My thought: if run the code single time, I mean run and wait until the code done -> continue, no problem exist with type. But if we run it many times, like I spam in the video, data racing will happen with multiple core(in my example is 8 cores). Idk if my thought is true or not, please explain for me.

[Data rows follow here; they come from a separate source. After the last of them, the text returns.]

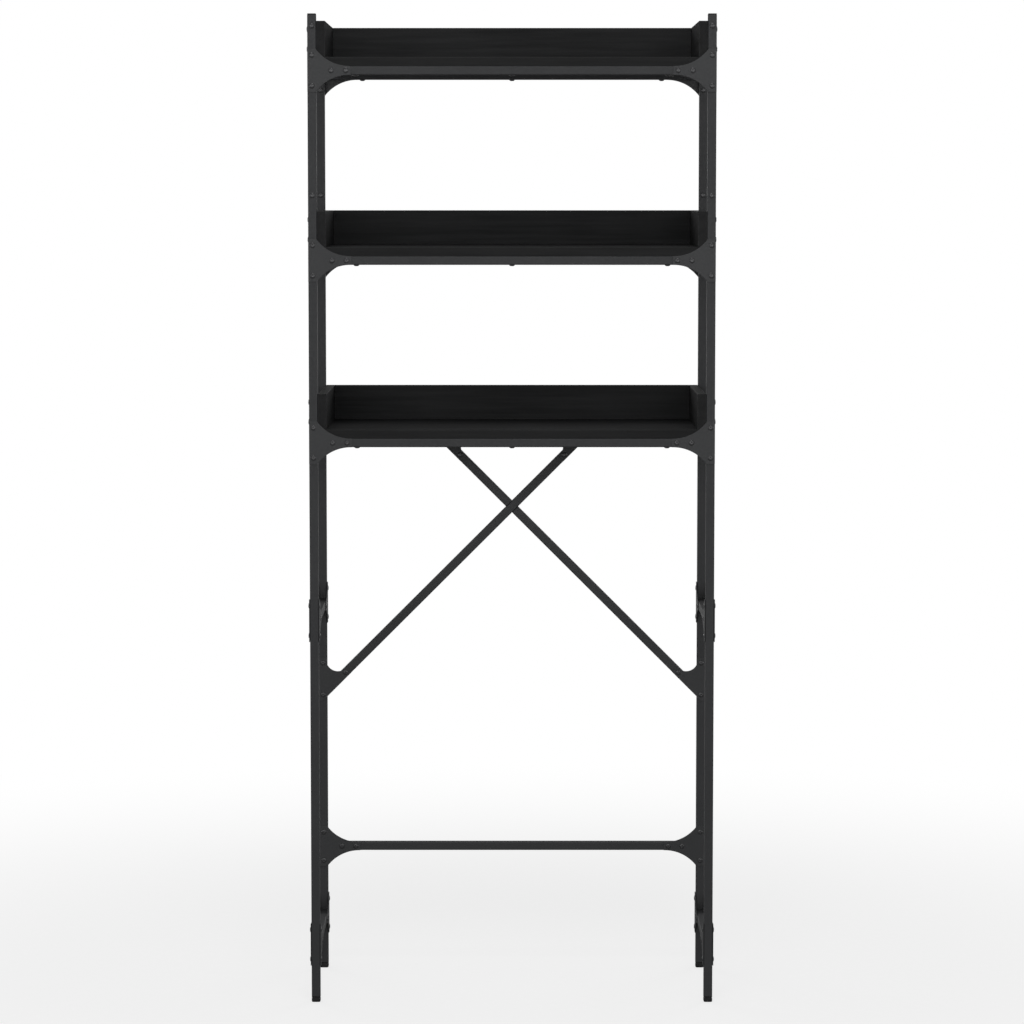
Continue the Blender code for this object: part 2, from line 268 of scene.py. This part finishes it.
def powder_coat(name, tones, roughness, specular, wear):
    """Baked powder coat on steel: fine grain, a faint orange peel and slightly thinner coat on edges."""
    made, tree, shader = blank(name, specular)
    dark, light, edge_tone = tones
    where = place(tree)
    grain = noise(tree, where, scale=2400.0, detail=2.0)
    peel = noise(tree, where, scale=330.0, detail=1.0)
    cloud = noise(tree, where, scale=7.0, detail=3.0)
    speck = noise(tree, where, scale=900.0, detail=3.0, rough=0.7)
    tone = blend(tree, spread(tree, cloud, low=0.0, high=1.0), dark, light)
    specks = spread(tree, speck, low=0.0, high=0.35, start=0.45, end=0.75)
    tone = blend(tree, specks, tone, edge_tone)
    thin = product(tree, edge_value(tree), spread(tree, speck, low=0.0, high=wear))
    tree.links.new(blend(tree, thin, tone, edge_tone), shader.inputs["Base Color"])
    smoothest, roughest = roughness
    tree.links.new(spread(tree, peel, low=smoothest, high=roughest), shader.inputs["Roughness"])
    normal = bump(tree, peel, strength=0.22, depth=0.00030)
    normal = bump(tree, grain, strength=0.30, depth=0.00007, under=normal)
    tree.links.new(normal, shader.inputs["Normal"])
    return made


def laminate(name, along, tone, roughness, specular, pore_depth):
    """Black melamine with a faint wood print, whose grain runs along X (0) or Y (1)."""
    made, tree, shader = blank(name, specular)
    where = place(tree)
    stretch = [1.0, 1.0, 1.0]
    stretch[along] = 0.045
    stretched = node(tree, "ShaderNodeMapping", {"Vector": where, "Scale": stretch}).outputs[0]
    figure = noise(tree, stretched, scale=95.0, detail=5.0, rough=0.62)
    pores = noise(tree, stretched, scale=900.0, detail=2.0, rough=0.6)
    cloud = noise(tree, where, scale=5.0, detail=2.0)
    veins, faded, worn = scaled(tone, 0.62), scaled(tone, 1.5), scaled(tone, 2.2)
    printed = spread(tree, figure, low=0.0, high=1.0, start=0.35, end=0.65)
    shade = blend(tree, printed, veins, tone)
    shade = blend(tree, spread(tree, cloud, low=0.0, high=0.35), shade, faded)
    wear = product(tree, edge_value(tree), spread(tree, figure, low=0.1, high=0.6))
    tree.links.new(blend(tree, wear, shade, worn), shader.inputs["Base Color"])
    roughest, smoothest = roughness
    tree.links.new(spread(tree, pores, low=roughest, high=smoothest), shader.inputs["Roughness"])
    normal = bump(tree, pores, strength=0.35, depth=pore_depth)
    normal = bump(tree, figure, strength=0.2, depth=0.0001, under=normal)
    tree.links.new(normal, shader.inputs["Normal"])
    return made


def board_face(name, along):
    """The laminate on a board's faces."""
    return laminate(name, along, BOARD_TONE, roughness=(0.66, 0.52), specular=0.025, pore_depth=0.00006)


def edge_band(name, along):
    """The banding on a board's edges, a little smoother than its faces."""
    return laminate(name, along, BAND_TONE, roughness=(0.54, 0.42), specular=0.09, pore_depth=0.00003)


def moulded(name, tone):
    """Black polypropylene with the fine spark-eroded texture of its mould."""
    made, tree, shader = blank(name, specular=0.4)
    where = place(tree)
    spark = noise(tree, where, scale=3200.0, detail=2.0)
    flow = noise(tree, where, scale=130.0, detail=2.0)
    streaks = spread(tree, flow, low=0.0, high=0.7)
    tree.links.new(blend(tree, streaks, tone, scaled(tone, 1.9)), shader.inputs["Base Color"])
    tree.links.new(spread(tree, flow, low=0.62, high=0.46), shader.inputs["Roughness"])
    tree.links.new(bump(tree, spark, strength=0.35, depth=0.00006), shader.inputs["Normal"])
    return made


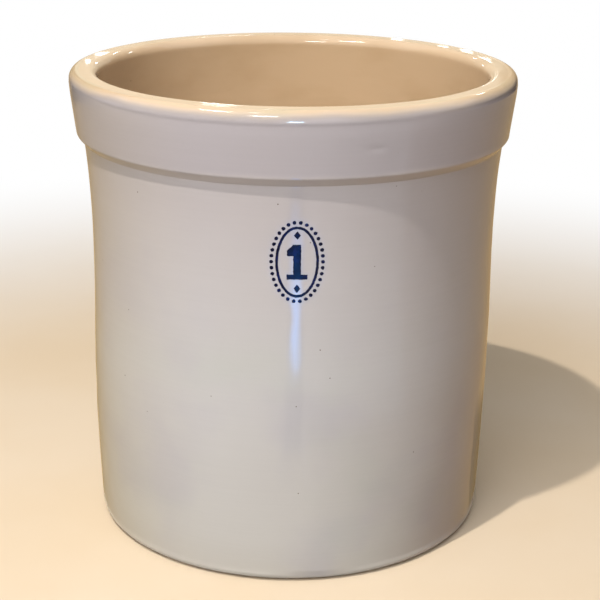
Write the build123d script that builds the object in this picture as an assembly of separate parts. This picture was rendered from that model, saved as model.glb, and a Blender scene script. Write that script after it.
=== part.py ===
from build123d import *
import math
import os

# One-gallon stoneware utensil crock, in millimetres, standing on z = 0 with its axis on Z.
# The front, which carries the capacity mark, faces -Y.
# Outlines are drawn as radius and height, and turned about the axis.

# Overall size
height = 198.0
belly_diameter = 174.7

# The wall's outside: heights as shares of the neck's height, radii as departures from the belly
low_height_share = 0.226
belly_height_share = 0.463
waist_height_share = 0.700
foot_draw = 1.75
low_draw = 0.45
waist_draw = 0.5
neck_flare = 1.7
wall_thickness = 7.4

# The rim band, with the slope under it
band_height = 26.3
ledge_height = 3.2
ledge_width = 2.85
band_flare = 2.6
band_edge_radius = 2.0
rim_thickness = 12.3

# The rounded lip on top of the band, each side of the flat crest
lip_outer_width = 3.05
lip_outer_height = 4.8
lip_inner_width = 3.8
lip_inner_height = 4.2

# The floor and the foot
floor_thickness = 9.0
inner_corner_radius = 12.0
foot_edge_radius = 3.5
foot_ring_width = 10.0
foot_recess_depth = 1.5
foot_recess_slope = 2.0

# The glaze coats, the turn of the foot's edge that the outer one covers, and where the two meet
glaze_thickness = 0.45
glaze_turn_degrees = 50.0
seam_share = 0.75

# The capacity mark: a line oval in a ring of beads round a numeral and two diamonds
mark_width = 21.3
mark_height = 33.2
mark_drop = 30.1
mark_margin = 3.0
mark_thickness = 0.15
bead_diameter = 1.5
bead_count = 34
bead_gap = 0.8
oval_stroke = 1.1
numeral_height = 14.0
numeral_width = 8.0
stem_width = 3.0
slab_height = 2.0
flag_reach = 2.4
flag_drop_share = 0.17
flag_height_share = 0.16
diamond_width = 2.6
diamond_height = 3.6
diamond_gap = 1.9

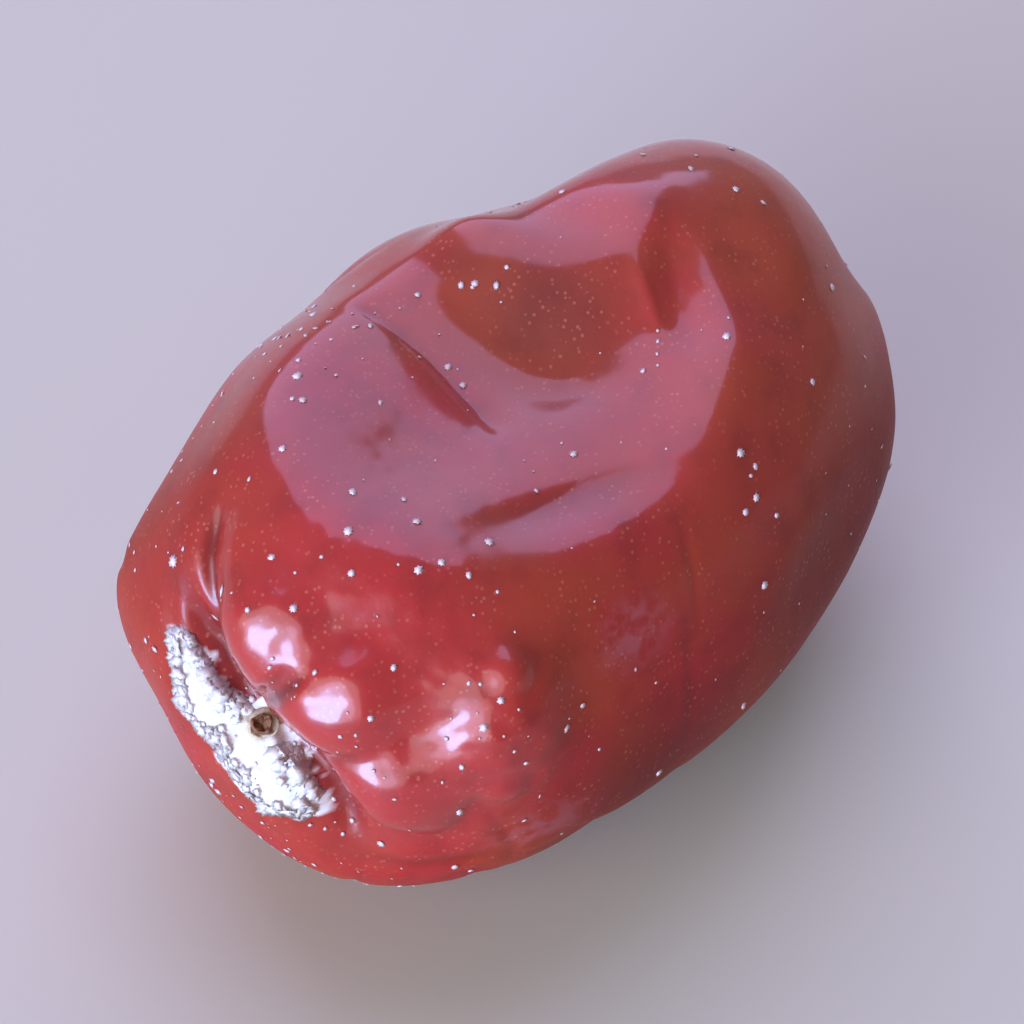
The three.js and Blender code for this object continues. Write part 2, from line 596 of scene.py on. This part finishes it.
@dataclass(frozen=True)
class SkinFinish:
    """A thin glossy red-brown skin over dry flesh, mottled, with painted shade in folds and shaded
    patches, white with felt where scales crust it.
    """

    red: Colour = (0.405, 0.027, 0.026, 1)
    rust: Colour = (0.39, 0.045, 0.02, 1)
    amber: Colour = (0.4, 0.075, 0.026, 1)
    # also the colour of the painted shade
    maroon: Colour = (0.105, 0.012, 0.012, 1)
    tan: Colour = (0.52, 0.16, 0.1, 1)
    bloom: Colour = (0.5, 0.26, 0.3, 1)
    felt: Colour = (0.86, 0.84, 0.82, 1)
    depth_of_light: Triple = (1.6 * MM, 0.4 * MM, 0.2 * MM)

    def material(self) -> Material:
        """Makes the finish.

        Returns:
            The material.
        """
        shader = Shader("skin")
        crease, felt = shader.marked("crease"), shader.marked("felt")
        haze = shader.marked("haze") * shader.noise(0.5, 3, 1.1).between(0.35, 0.65)
        gloss = shader.marked("gloss")
        blotch = shader.noise(3.2, 3).between(0.3, 0.65) * (1 - gloss * 0.8)
        cloud = shader.noise(1.1, 4, 0.3).between(0.45, 0.75)
        speck = shader.dots(0.2, 0.3) * shader.noise(0.9, 2, 0.7).between(0.35, 0.65)
        colour = shader.layered(
            self.red,
            (blotch, self.rust),
            (shader.marked("warm"), self.amber),
            (cloud * 0.25, self.maroon),
            # painted shade: darker at the bottoms of folds and in the shaded patches
            ((crease * 0.75 + shader.marked("painted_shade") * 0.7).clamped(), self.maroon),
            (speck * 0.5, self.tan),
            ((haze * 0.3).clamped(), self.bloom),
            (felt, self.felt),
        )
        rough = 0.5 - gloss * 0.16 + shader.noise(0.6, 3, 0.5) * 0.12 + felt * 0.4
        grain = shader.noise(0.12, 2, 0.9) * 0.5 + shader.noise(0.4, 2) * 0.5
        sockets = {
            "Base Color": colour,
            "Roughness": rough.clamped(),
            "Normal": shader.bump(grain, 0.01),
            "Specular IOR Level": 0.2,
            "Subsurface Weight": 0.25,
            "Subsurface Radius": self.depth_of_light,
            "Subsurface Scale": 1.0,
            "Coat Weight": (shader.marked("shine") - felt - haze * 0.6).clamped(),
            "Coat Roughness": 0.14,
        }
        return shader.surface(sockets)


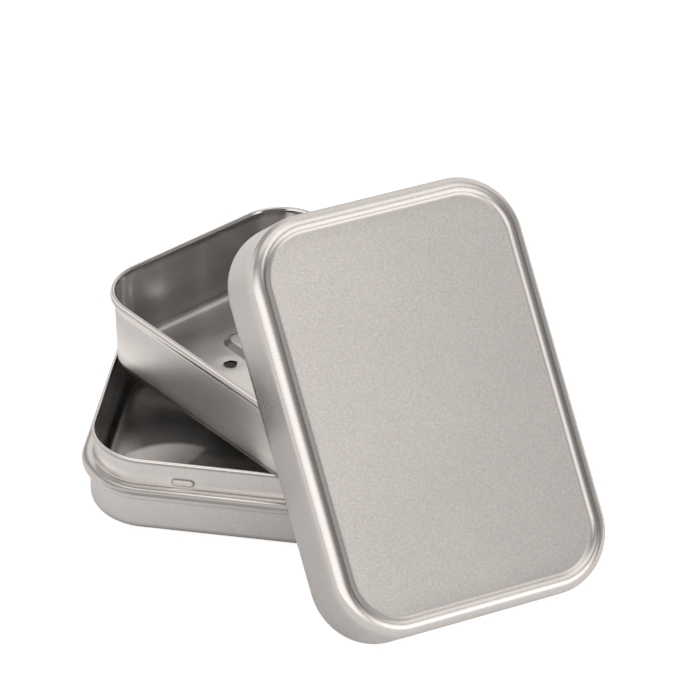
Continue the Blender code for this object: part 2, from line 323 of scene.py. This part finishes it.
def round_the_wall(mesh, rings, quads, triangles):
    """UV map in millimetres: round the outline across, along the section up, the seam doubled."""
    rows, columns = rings.shape[:2]
    widest = rings[np.argmax(np.abs(rings[:, :, 0]).max(axis=1))]
    step = np.linalg.norm(np.roll(widest, -1, 0) - widest, axis=1)
    around = np.concatenate([[0], np.cumsum(step)]) / MM
    rise = np.linalg.norm(np.diff(rings, axis=0), axis=2).mean(axis=1)
    along = np.concatenate([[0], np.cumsum(rise)]) / MM
    row, column = np.divmod(quads, columns)
    wrapped = (column[:, 1] == 0) & (column[:, 0] == columns - 1)
    column[wrapped, 1] = columns
    column[wrapped, 2] = columns
    quad_uv = np.stack([around[column], along[row]], axis=2).reshape(-1, 2)
    tri_row, tri_column = np.divmod(np.minimum(triangles, rows * columns - 1), columns)
    tri_uv = np.stack([around[tri_column], along[tri_row]], axis=2).reshape(-1, 2)
    layer = mesh.uv_layers.new(name="round_the_wall")
    layer.data.foreach_set("uv", np.vstack([quad_uv, tri_uv]).astype(np.float32).ravel())


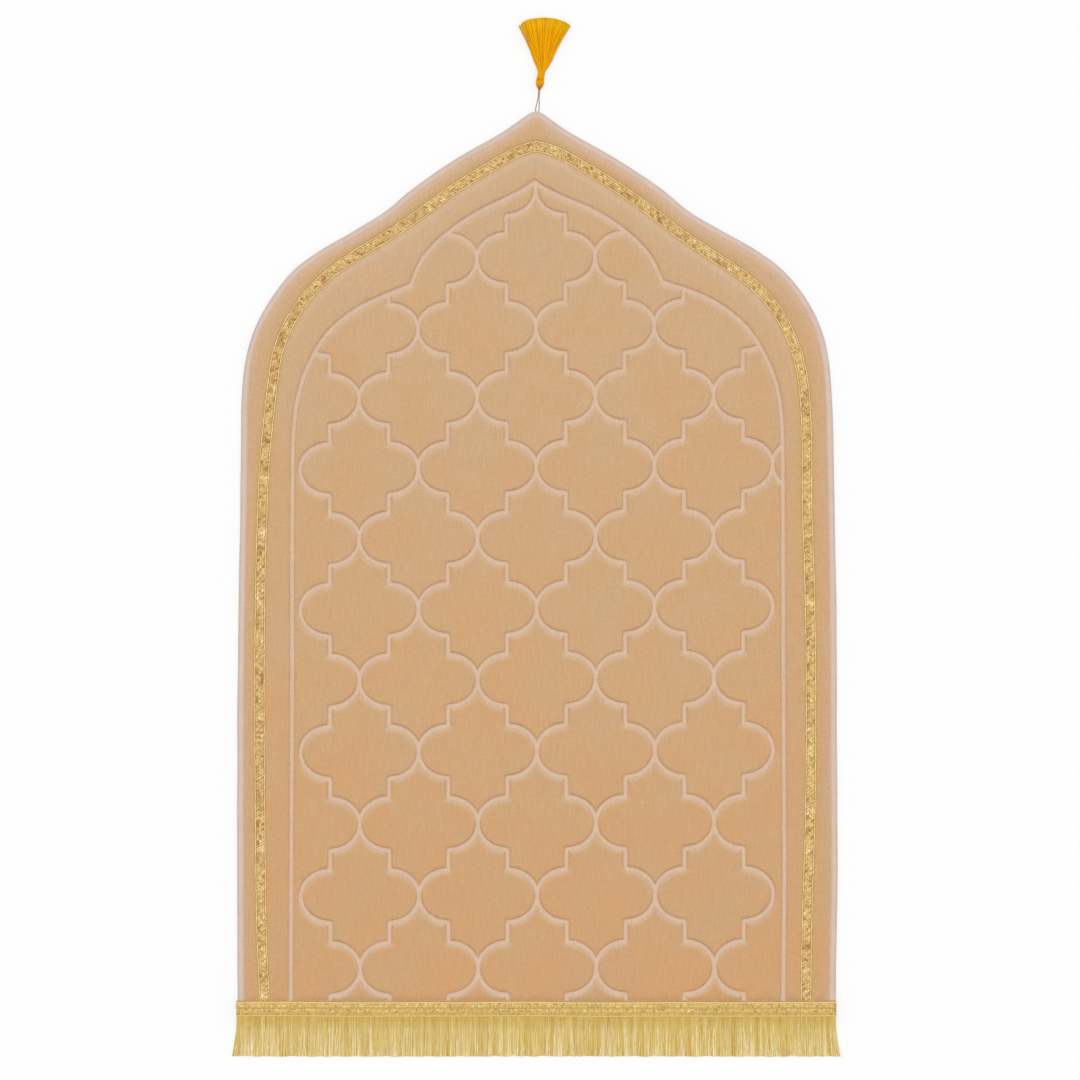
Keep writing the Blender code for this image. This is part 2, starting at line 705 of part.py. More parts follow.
def make_tassel():
    bm = bmesh.new()
    turn = [2 * math.pi * i / TASSEL_SIDES for i in range(TASSEL_SIDES)]
    rings = []
    for along, bend, half, low, high in TASSEL_SECTIONS:
        middle, tall = (low + high) / 2, (high - low) / 2
        rings.append(
            [(bend + half * math.cos(a), along, middle + tall * math.sin(a)) for a in turn]
        )
    loops = loft(bm, rings, caps=False)
    bm.faces.new(loops[0][::-1])

    columns, rows = skirt_grid()
    grid = [[bm.verts.new((x, SKIRT_ROOT, z)) for x in columns] for z in rows]
    roots = []
    for j in range(len(rows) - 1):
        for i in range(len(columns) - 1):
            cell = (grid[j][i], grid[j][i + 1], grid[j + 1][i + 1], grid[j + 1][i])
            if i % 2 == 0 and j % 2 == 0:
                roots.append((i // 2, j // 2, cell))
            else:
                bm.faces.new(cell)
    tip_pitch = 2 * SKIRT_TIP_HALF / (SKIRT_LOCKS - 0.5)
    half = tip_pitch * SKIRT_TIP_SHARE / 2
    for column, layer, root in roots:
        set_over = 0.5 if layer % 2 else 0.0
        x = -SKIRT_TIP_HALF + (column + set_over) * tip_pitch
        y = SKIRT_LENGTH - SKIRT_TIP_DROP * (x / SKIRT_TIP_HALF) ** 2
        low = layer * SKIRT_TIP_LAYER
        tip = [
            bm.verts.new((x + dx, y, low + dz))
            for dx, dz in (
                (-half, 0),
                (half, 0),
                (half, SKIRT_TIP_THICKNESS),
                (-half, SKIRT_TIP_THICKNESS),
            )
        ]
        for a in range(4):
            b = (a + 1) % 4
            bm.faces.new((root[a], root[b], tip[b], tip[a]))
        bm.faces.new(tip)

    border = [*grid[0], *[r[-1] for r in grid[1:-1]], *grid[-1][::-1]]
    border += [r[0] for r in grid[-2:0:-1]]
    both = [*edge_loop(bm, border), *edge_loop(bm, loops[-1])]
    bmesh.ops.bridge_loops(bm, edges=both)
    tassel = finished("tassel", bm)

    pocket = make_pocket()
    cut = tassel.modifiers.new("thread_pocket", "BOOLEAN")
    cut.operation = "DIFFERENCE"
    cut.object = pocket
    tassel.location = (TASSEL_X, TASSEL_Y, 0)
    tassel.rotation_euler = (0, 0, -TASSEL_LEAN)
    return tassel


def turn_line():
    """The thread's turn inside the head, in the head's plane: x and distance along."""
    start = THREAD_PAIR / 2
    neck = [(start, 0.0), (start + 0.0001, 0.0012), (start + 0.00035, 0.0024)]
    swing = np.linspace(math.radians(-38), math.radians(218), THREAD_TURN_POINTS)
    arc = [
        (THREAD_TURN * math.cos(a), THREAD_TURN_Y + THREAD_TURN * math.sin(a))
        for a in swing
    ]
    return [*neck, *arc, *[(-x, y) for x, y in neck[::-1]]]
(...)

Liozou commented 1 year ago

Ah that's unfortunate and unexpected. It seems I cannot reproduce the issue: I tried running a Pluto notebook with the same environment (JULIA_NUM_THREADS=8 JULIA_REVISE_WORKER_ONLY=1 ~/julia-1.9.0/bin/julia --startup-file=no -e "using Pluto; Pluto.run()") and I put the code of your initial message, one line per cell. Then I did like in your video, refreshing the df definition cell repeatedly, even just leaving Shift+Enter pressed down for a while, but I never see the type of the first column changing. I also tried the following to automate things a bit:

body = HTTP.get(filename).body
for _ in 1:10000
    df2 = CSV.read(body, DataFrame, header=headers)
    if eltype(df2[!,1]) != Int64
        error("Encountered: $(eltype(df2[!,1]))")
    end
end

but no error occurs.

Just to check if it can be something else in the configuration, can you please check the output of Base.Threads.nthreads() in one cell of your Pluto notebook, as well as that of import Pkg; Pkg.status()? Mine yields respectively 8 and

Status `/tmp/jl_pNSR9l/Project.toml`
  [336ed68f] CSV v0.10.11
  [a93c6f00] DataFrames v1.5.0
  [cd3eb016] HTTP v1.9.6
  [44cfe95a] Pkg v1.9.0
  [10745b16] Statistics v1.9.0
hungpham3112 commented 1 year ago

Just to check if it can be something else in the configuration, can you please check the output of Base.Threads.nthreads() in one cell of your Pluto notebook, as well as that of import Pkg; Pkg.status()? Mine yields respectively 8 and

Here is the output: image

Ah that's unfortunate and unexpected. It seems I cannot reproduce the issue: I tried running a Pluto notebook with the same environment (JULIA_NUM_THREADS=8 JULIA_REVISE_WORKER_ONLY=1 ~/julia-1.9.0/bin/julia --startup-file=no -e "using Pluto; Pluto.run()") and I put the code of your initial message, one line per cell. Then I did like in your video, refreshing the df definition cell repeatedly, even just leaving Shift+Enter pressed down for a while, but I never see the type of the first column changing. I also tried the following to automate things a bit: I can reproduce the error with your requirement, maybe your OS is different to me. I'm using Windows 11 to test, with powershell=7.2.

https://github.com/JuliaData/CSV.jl/assets/75968004/fd088aa2-00bc-489c-8cbe-50075e98e442

Liozou commented 1 year ago

Thanks for checking: apparently you are still using CSV v0.10.10, but the bugfix I mentioned was only released starting from with CSV v0.10.11, which explains why you are still seeing this bug. Would you mind updating the package and letting us know whether the bug still occurs afterwards? To update, run Pkg.update("CSV") from a cell of your notebook (or simply Pkg.update() to update all packages in your environment): you should see somewhere a line stating

  [336ed68f] ↑ CSV v0.10.10 ⇒ v0.10.11
hungpham3112 commented 1 year ago

Thanks for checking: apparently you are still using CSV v0.10.10, but the bugfix I mentioned was only released starting from with CSV v0.10.11, which explains why you are still seeing this bug. Would you mind updating the package and letting us know whether the bug still occurs afterwards? To update, run Pkg.update("CSV") from a cell of your notebook (or simply Pkg.update() to update all packages in your environment): you should see somewhere a line stating

  [336ed68f] ↑ CSV v0.10.10 ⇒ v0.10.11

I realized that I only update local env not Pluto. sorry for that. The first time I check, data racing still exist but at the second time and third time everything ok. There's something weird in here or maybe problem with multi threads. We need more people to validate this behavior. Thanks

hungpham3112 commented 1 year ago

Hi, today I come back to the problem and no data racing anymore. My thought was the last time I updated CSV from v0.10.10 => v0.10.11, temporary file still exists in local machine then the bug still occurs. #1073 absolutely fixes this issue. Thanks for the hard working. I will close this issue in here.